Real-time analytics are facilitated by an API that consumes data from these native SQLite database files, providing immediate insights into the trading data. To ensure data preservation, the SQLite database files created daily are periodically archived in Azure Blob Storage, ensuring their availability for future use.
This entire pipeline, inclusive of the data acquisition app, RabbitMQ queues, and SyncLite Consolidator, operates seamlessly under the supervision of a robust monitoring and alerting system powered by Prometheus and Grafana. While the described architecture suits our needs, we acknowledge that other technology alternatives, such as Apache Spark, Hadoop, Apache Kafka etc. are available and could be explored based on specific requirements and constraints.

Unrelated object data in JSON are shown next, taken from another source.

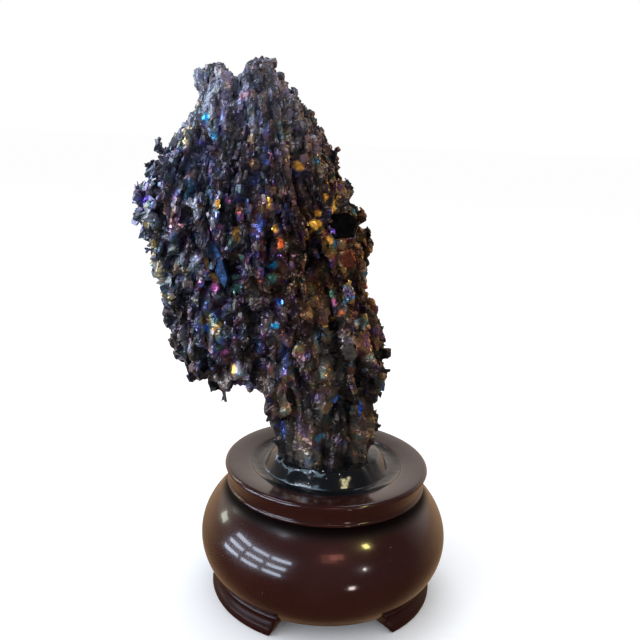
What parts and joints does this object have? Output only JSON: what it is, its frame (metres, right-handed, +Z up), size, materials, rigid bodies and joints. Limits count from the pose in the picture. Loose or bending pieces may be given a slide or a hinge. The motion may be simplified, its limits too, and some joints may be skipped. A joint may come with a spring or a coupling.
{
  "type": "silicon carbide crystal on a stand",
  "caption": "Iridescent silicon carbide crystal cluster that leans over a round lacquered wooden stand with feet, held in its recess by glossy black resin.",
  "frame": {"origin": "on the surface that the feet rest on, under the middle of the whole object's bounding box; the stand's own axis is 8.5 mm to +X of it", "axes": "+Z up, -Y towards the viewer, +X to the viewer's right; the cluster leans to -X"},
  "size_m": [0.0855, 0.0672, 0.1395],
  "materials": {
    "lacquered_wood": "gloss",
    "black_resin": "polished",
    "silicon_carbide": "gloss"
  },
  "bodies": {
    "root": {"stand": "lacquered_wood", "resin": "black_resin", "silicon_carbide_crystal": "silicon_carbide"}
  },
  "joints": []
}
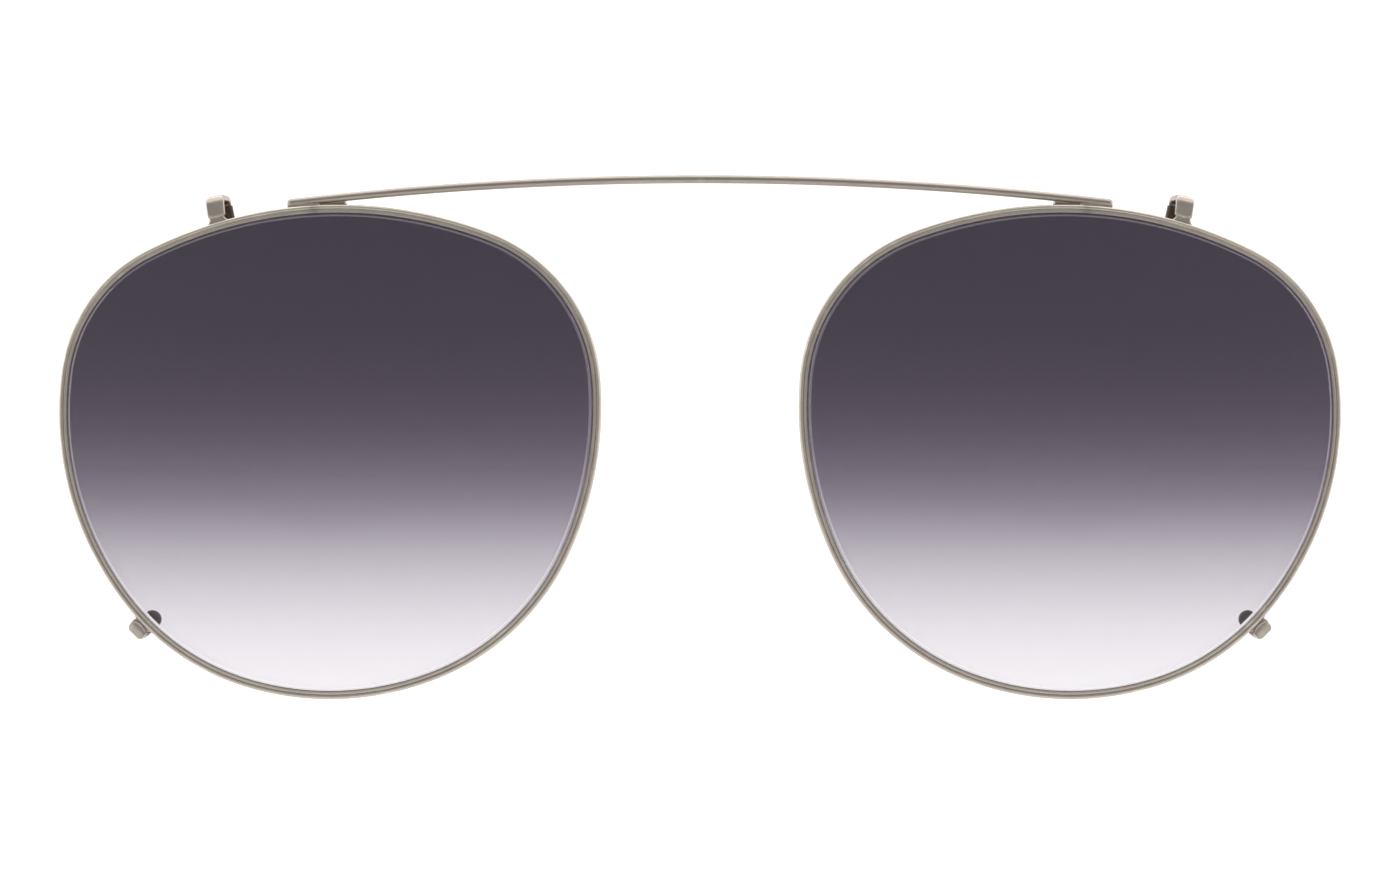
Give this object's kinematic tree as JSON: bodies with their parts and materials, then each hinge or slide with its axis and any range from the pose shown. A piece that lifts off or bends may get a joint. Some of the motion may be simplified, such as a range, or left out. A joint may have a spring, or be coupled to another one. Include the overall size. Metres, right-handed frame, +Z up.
{
  "type": "clip-on sun lens attachment",
  "caption": "Clip-on tinted lens pair for spectacles: rimmed gradient lenses on a sprung bridge bar, with sleeved claws that hook behind the frame.",
  "frame": {"origin": "midway between the two lenses, on the line through their middles, at mid depth of the rim wire where the bar meets it", "axes": "+X along the bar to the right as seen from the front, +Y from the front towards the wearer, +Z up"},
  "size_m": [0.1226, 0.0089, 0.05],
  "materials": {
    "spring_bar": "matte antique silver",
    "rim_wire": "matte antique silver",
    "block_metal": "matte antique silver",
    "claw_strip": "matte antique silver",
    "screw_steel": "turned steel",
    "tinted_lens": "polished, tint fading downwards",
    "sleeve_rubber": "soft satin"
  },
  "bodies": {
    "bridge": {"bridge_bar": "spring_bar"},
    "left_lens": {"rim_left": "rim_wire", "lens_left": "tinted_lens", "closing_block_outer_left": "block_metal", "closing_block_inner_left": "block_metal", "closing_screw_left": "screw_steel", "claw_upper_left": "claw_strip", "claw_lower_left": "claw_strip", "claw_sleeve_upper_left": "sleeve_rubber", "claw_sleeve_lower_left": "sleeve_rubber"},
    "right_lens": {"rim_right": "rim_wire", "lens_right": "tinted_lens", "closing_block_outer_right": "block_metal", "closing_block_inner_right": "block_metal", "closing_screw_right": "screw_steel", "claw_upper_right": "claw_strip", "claw_lower_right": "claw_strip", "claw_sleeve_upper_right": "sleeve_rubber", "claw_sleeve_lower_right": "sleeve_rubber"}
  },
  "joints": [
    {"name": "bar_flex_left", "type": "hinge", "parent": "bridge", "child": "left_lens", "pos_m": [-0.017, -0.00079, 0.02558], "axis": [0, 1, 0], "range_deg": [-1.5, 4], "stiffness_Nm_per_rad": 0.06, "deforming": ["bridge_bar"]},
    {"name": "bar_flex_right", "type": "hinge", "parent": "bridge", "child": "right_lens", "pos_m": [0.017, -0.00079, 0.02558], "axis": [0, -1, 0], "range_deg": [-1.5, 4], "stiffness_Nm_per_rad": 0.06, "deforming": ["bridge_bar"]}
  ]
}
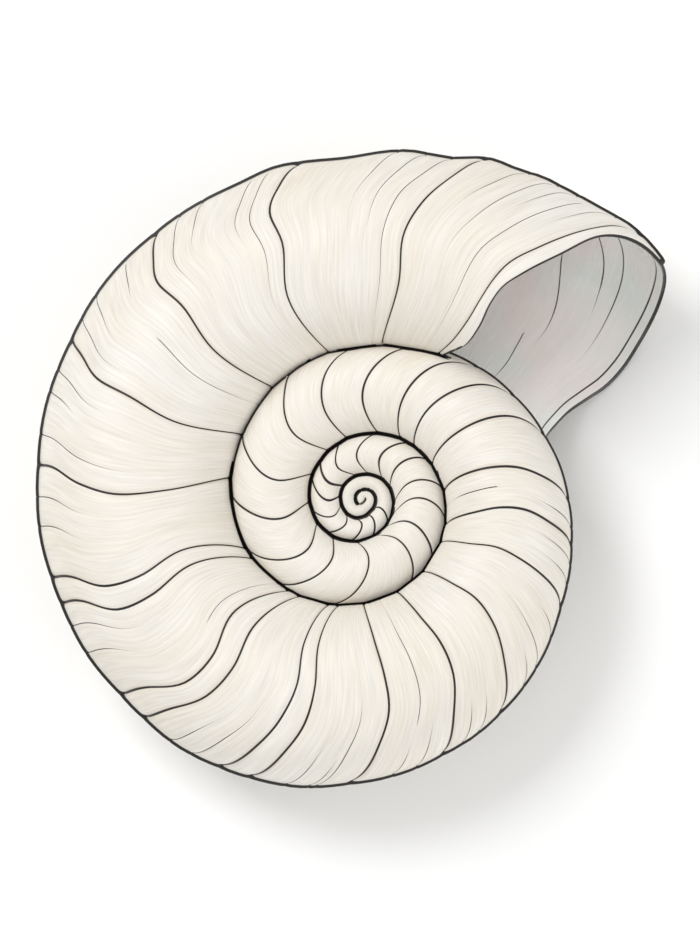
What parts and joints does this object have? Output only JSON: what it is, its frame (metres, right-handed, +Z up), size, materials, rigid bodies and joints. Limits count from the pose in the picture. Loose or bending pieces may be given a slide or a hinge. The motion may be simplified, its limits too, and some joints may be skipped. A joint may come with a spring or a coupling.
{
  "type": "evolute nautilus seashell",
  "caption": "Flat coiled seashell with open inner whorls, an oblique flared mouth, a hollow living chamber and engraved S-shaped growth lines.",
  "frame": {"origin": "Centre of the bounding box in X and Y, on the surface the shell lies on.", "axes": "+Z is up, close to the coiling axis, with the shell lying on its far side. Seen from above with +Y up the page, the mouth is at the upper right and the coil runs counter-clockwise back from it to the apex."},
  "size_m": [0.1646, 0.1646, 0.0575],
  "materials": {
    "shell": "satin"
  },
  "bodies": {
    "root": {"shell": "shell"}
  },
  "joints": []
}
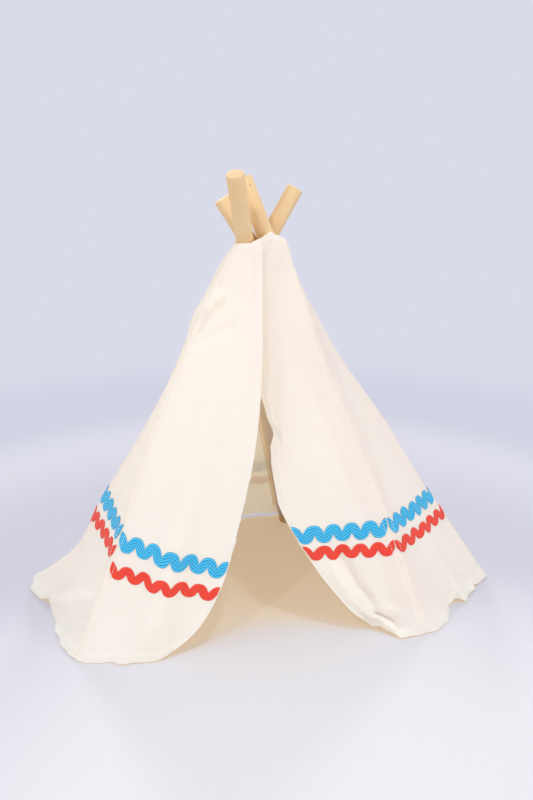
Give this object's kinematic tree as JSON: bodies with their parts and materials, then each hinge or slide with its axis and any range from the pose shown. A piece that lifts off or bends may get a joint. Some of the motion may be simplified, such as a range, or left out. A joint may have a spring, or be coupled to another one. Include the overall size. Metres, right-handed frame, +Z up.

It commences daily at 9:15 AM, running continuously until the market closes at 3:30 PM. What sets this system apart is its full automation. It has been operating flawlessly for several months, attesting to its reliability and efficiency. The best part is, it is designed in such a way that it can be scaled easily in terms of volume, velocity and variety of data.
This stored data serves as a valuable resource. Data Scientists can read and use data as it's collected to gain instant insights into ongoing processes. One of its primary functions lies in its utility for analyzing market dynamics. By analyzing this data, businesses and analysts can better understand market trends, consumer behaviour, and various economic indicators. This allows us to draw meaningful insights and make informed decisions. Such insights can range from identifying emerging opportunities and potential risks to design marketing strategies and product development. Moreover, the stored data opens a door for recognizing patterns and correlations through advanced data analytics and machine learning techniques.
In conclusion, this system unlocks the world of real-time data, providing exploration of market insights and a boundless source of opportunities. It has transformed our approach to handling big data, making it manageable and highly informative.